Wednesday, 6 May 2015

Joan Hart-Hasler: Bede’s Use of Textual Criticism in his Exegesis: The Retractatio in Actus Apostolorum

Late in life, following the lead of St Augustine, Bede wrote his second commentary on Acts, calling it the ‘Retraction’.  Bede’s  Retractatio in Actus Apostolorum is a work of exegesis, but not of the kind one usually encounters in a medieval interpretation of a biblical book.  In its preface, Bede, alluding to his earlier commentary, says “I will now write on the same volume [Acts] a little book of reconsideration, desiring especially to add to what had been less well said or to correct what seems to have been improperly said.  I have also taken care to note certain things in the Greek which have been set down differently, or with more or fewer words.”  The Retractatio’s avowed intention is to correct errors in the biblical text and misunderstandings of its meaning that Bede had discovered while working with various texts of Bibles, both Latin and Greek.
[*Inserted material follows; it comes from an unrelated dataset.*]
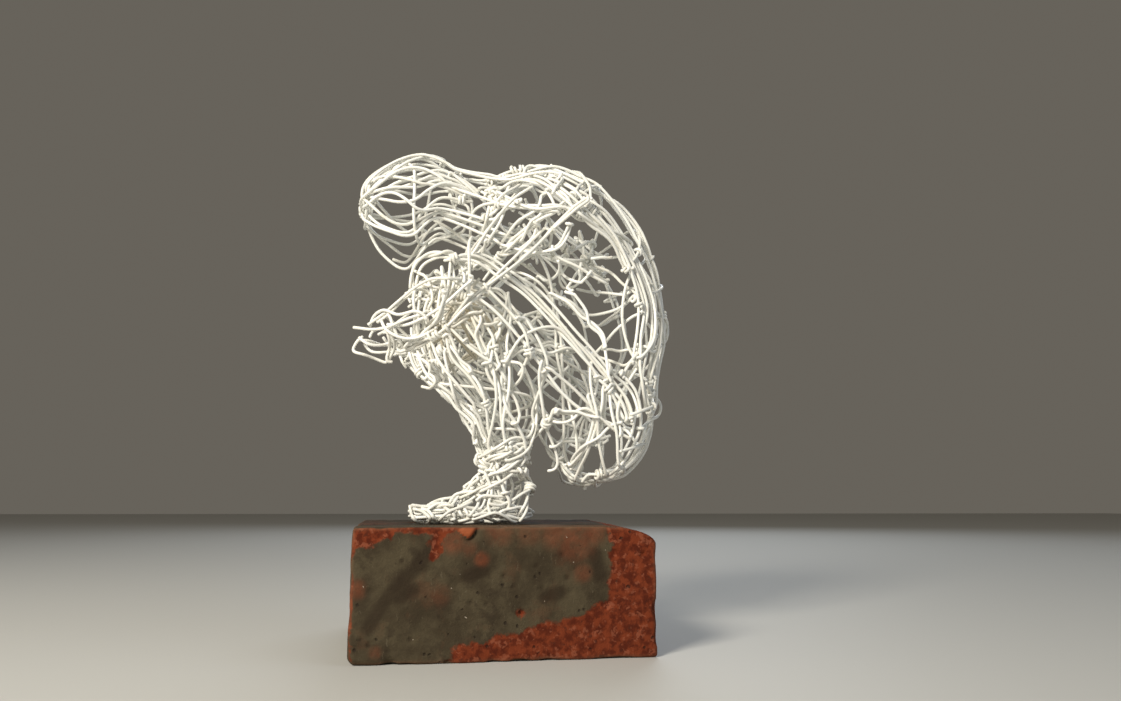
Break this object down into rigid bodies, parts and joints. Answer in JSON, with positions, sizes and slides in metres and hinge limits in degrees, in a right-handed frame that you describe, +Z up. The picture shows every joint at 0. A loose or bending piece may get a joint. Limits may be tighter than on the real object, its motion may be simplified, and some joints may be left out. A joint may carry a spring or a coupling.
{
  "type": "wire sculpture",
  "caption": "Crouching figure of bent and wound white wire, with bowed head and hanging hands, standing on a cut half brick.",
  "frame": {"origin": "middle of the brick's underside, where the sculpture stands", "axes": "+Z up, the figure faces -X, and -Y is the side seen in the picture"},
  "size_m": [0.1472, 0.1156, 0.2217],
  "materials": {
    "white_wire": "satin white wire coating, a little creamy in the hollows",
    "fired_brick": "matt fired clay, dark grey skin over rust red body, with pits and chips"
  },
  "bodies": {
    "root": {"wire_figure": "white_wire", "brick_plinth": "fired_brick"}
  },
  "joints": []
}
Bede’s work, however, is not a list of errata but a commentary, endeavoring to uncover through the specific differences of words the genuine and full meaning of the early experience of the Apostles. My paper will illustrate how Bede utilizes the variations in different biblical texts, both Latin and Greek, to develop an exegesis of Acts that relies on a form of internal textual criticism for its understanding of the text it interprets.